Mixed Fortunes for Conservatives in Weekend Cliffhanger Elections

By Patrick Goodenough
Published September 19th 2005 in Cybercast News Service
Weekend elections in two Western democracies ended with results so close that they will undergo a period of political limbo before a final outcome becomes clear.

In both Germany and New Zealand, the parties that were narrowly beaten have refused to concede defeat.

The two countries' campaigns dealt largely with economic and other domestic issues rather than foreign policy. In each case, however, conservative challengers signaled warmer relations with the United States than those overseen by the liberal incumbents, both of whom opposed the war in Iraq.

In Germany's case, Chancellor Gerhard Schroeder's Social Democrats (SDP) were edged out by conservative Angela Merkel's Christian Democrats (CDU), who did less well than opinion polls had predicted but nonetheless took 35 percent of votes to the SDP's 34, according to preliminary results.

Despite failing to win a ruling majority, Merkel told supporters she would negotiate with other parties in a bid to build a stable coalition.

Schroeder, however, claims that he has a mandate to form the next government.

The result prompted analysts to predict that the likeliest solution may be a "grand coalition" between the two major parties, with Merkel taking the post of Germany's first woman chancellor but then facing the unenviable job of overseeing an unwieldy government hampered by gridlock.

The Christian Democrats and Social Democrats both were hurt by minor parties which fared well under Germany's mixed member proportional (MMP) electoral system, a form of proportional representation which tends to favor small parties and led to coalition governments.

The pro-business Free Democratic Party (a likely CDU ally) won 10 percent, the Greens (SDP partners in the previous government) took 8.2 percent, and a new left-wing faction received about 8.5 percent.

Coincidentally, New Zealand also uses the MMP system, which it adopted from Germany.
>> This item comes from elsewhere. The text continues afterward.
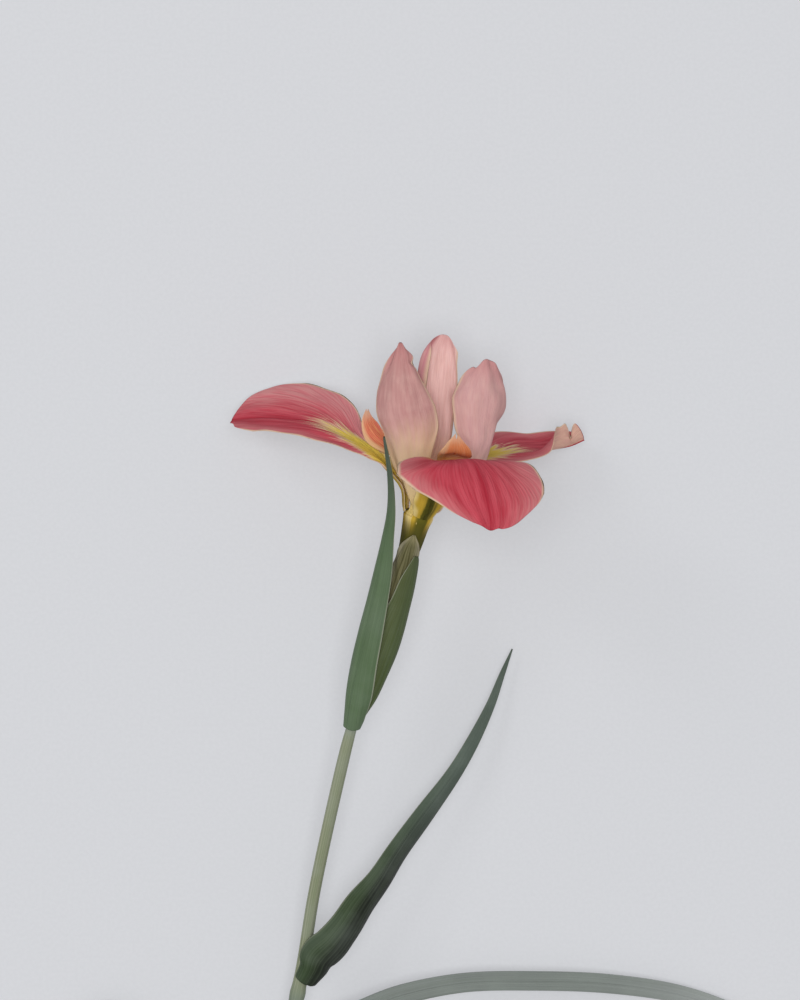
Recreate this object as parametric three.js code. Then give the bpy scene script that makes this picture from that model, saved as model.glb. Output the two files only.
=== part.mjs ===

In New Zealand's case, however, Saturday's election went against the trend and saw the major two parties boosted at the expense of the minor ones.

The opposition National Party led by former reserve bank head Don Brash came within 1.1 percent of unseating Prime Minister Helen Clark's Labor.

Out of 122 seats in the new parliament, Labor is set to take 50, National 49, and six minor parties a total of 23 seats between them.

It was a big jump for National, which only won 27 seats in the last parliament, and Brash has refused to concede defeat, although he acknowledged Monday that Labor had a "slightly better chance than we do" of cobbling together a government.

Special votes - those cast overseas, in hospitals etc. - will be counted over the next fortnight.

While they could theoretically reverse the final result, this is thought unlikely, and conservatives are bracing for another three years of a Labor-led coalition - possibly further to the left than before, if the Greens are wooed into government this time.

Like Germany, New Zealand will now go through a period of intense political bargaining as small parties flex their muscles and make policy demands in exchange for providing crucial support for a government-in-the-making.